Reports of the record-breaking viewing figures for this Women's World Cup have happily been well reported, and while it's fair to say that never before has a television channel in this country devoted so much of it's coverage to it, the volume of interest vindicated that commitment. Personally, as a father of three with a football World Cup happening, I was just happy to see a bit of it. And luckily, I didn't need to see every minute of every game to store up a sizeable collection of comments (of no importance) detailed below, starting with a dislike... 


Just as in the men's Final last summer, VAR had a major say in the climax to the tournament. You could say this year's intervention for Stefanie Van der Gragt's unseen high-foot challenge on USA's Alex Morgan was more satisfying because the offence was clear and obvious. You could also argue, though, that it wasn't all that clear and obvious as no one in the American team protested, but yes, I do get that that isn't the point, and I also understand that an 'injustice' was avoided thanks to modern technology. 

My next argument then, is that VAR's concentration on incidents inside and just outside the penalty area suggests that how the ball arrives at that point of debate is irrelevant.
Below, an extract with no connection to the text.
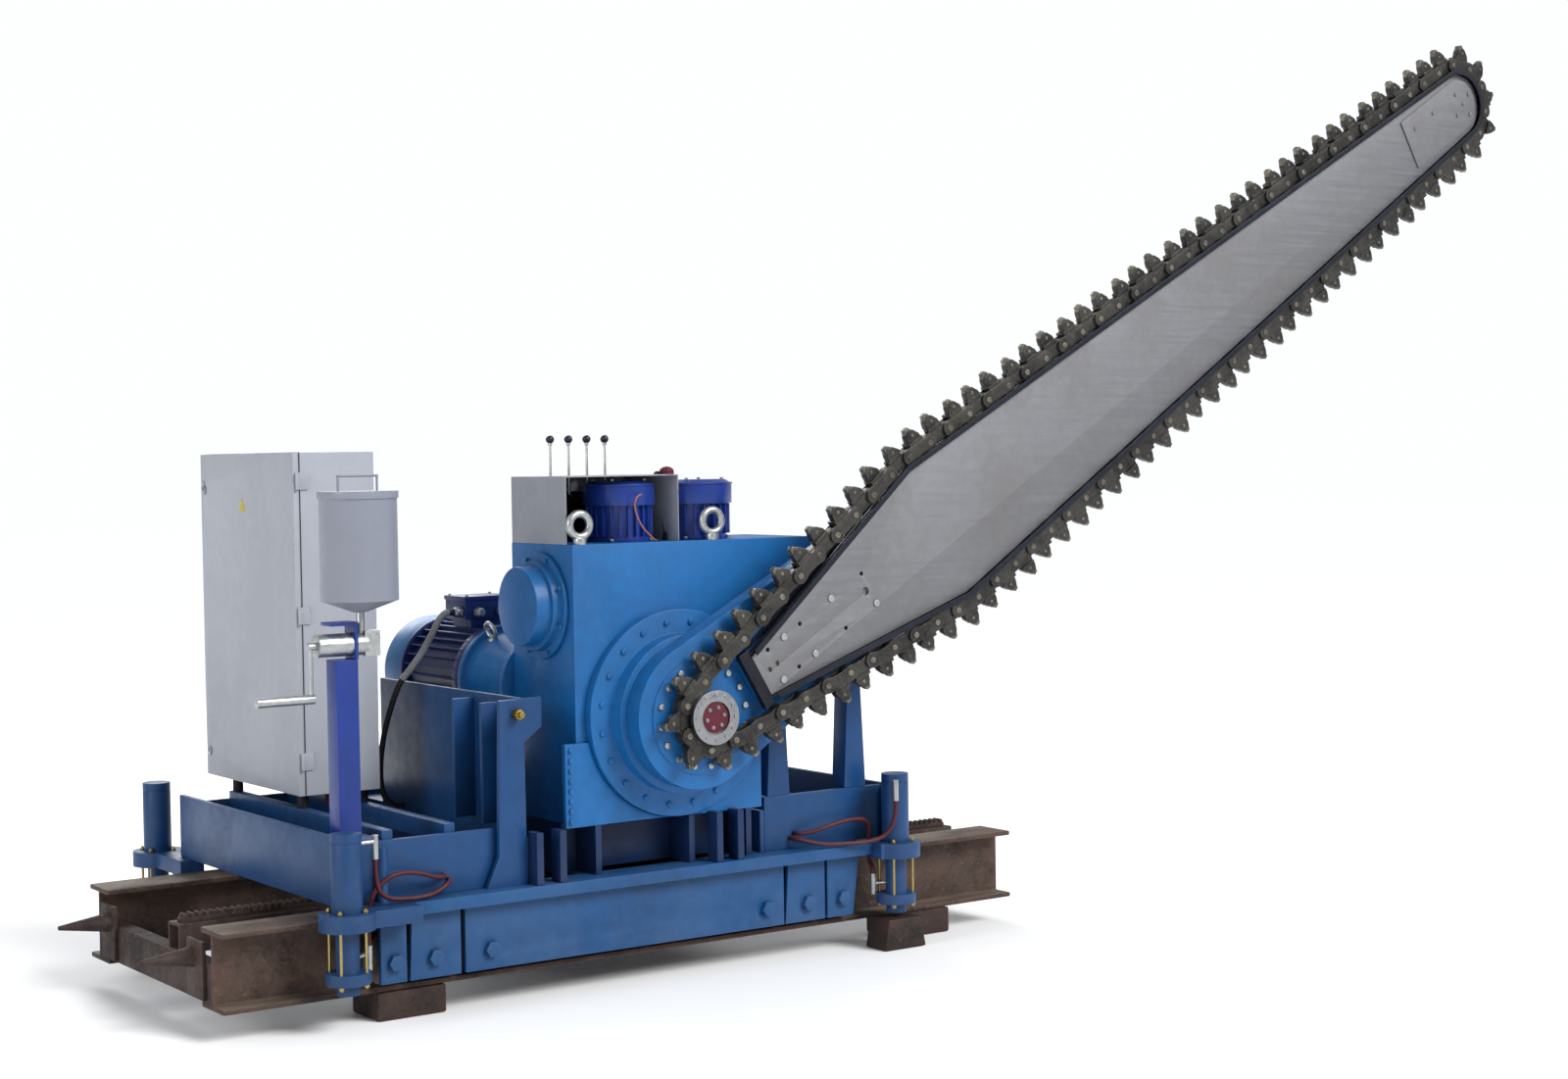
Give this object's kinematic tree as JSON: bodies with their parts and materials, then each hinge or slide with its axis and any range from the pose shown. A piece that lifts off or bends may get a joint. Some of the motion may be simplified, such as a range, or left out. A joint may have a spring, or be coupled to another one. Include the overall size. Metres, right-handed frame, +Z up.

What if a US player, or a Dutch player for that matter, had committed a sly foul in the minutes, or in fact in any part of the game beforehand, that wasn't picked up  by VAR because it was outside of their supposed remit of the clear and obvious? Every action determines the pattern and flow of the game, and though VAR may boast that it takes care of the big moments, the small unnoticed moments are just as important, joining up the dots, as are the early group games and the knockout matches leading to the Final. There is a meaning and a consequence in everything on the pitch, and to just focus on the eye-catching makes for a shallow and illogical system. Unless VAR is on alert for every single incident, it cannot be credible, and even if it is ruling over every single incident, it wouldn't be worth it. 

Without VAR would USA still be world champions? Very likely. With VAR, would Man City still have won the Premier league last season? Very likely. Without VAR would France have still won the World Cup last summer? Very likely. With VAR would Huddersfield have been relegated? Yes, of course. In short, players and teams respond to the behaviour of other players and teams, and also things like pressure and adversity and will to succeed. Their destiny isn't determined by VAR. I say introduce a ref in each half instead, and a linesman in each half. It still wouldn't be perfect, but it would be cheaper and human. A Guardian sports columnist referred to anti-VAR's as "luddites", last summer during the World Cup, but me, I'm happy to use this computerised platform instead of my old pen and diary to record my World Cup memoirs of previous years, it's just that I don't like VAR in football. 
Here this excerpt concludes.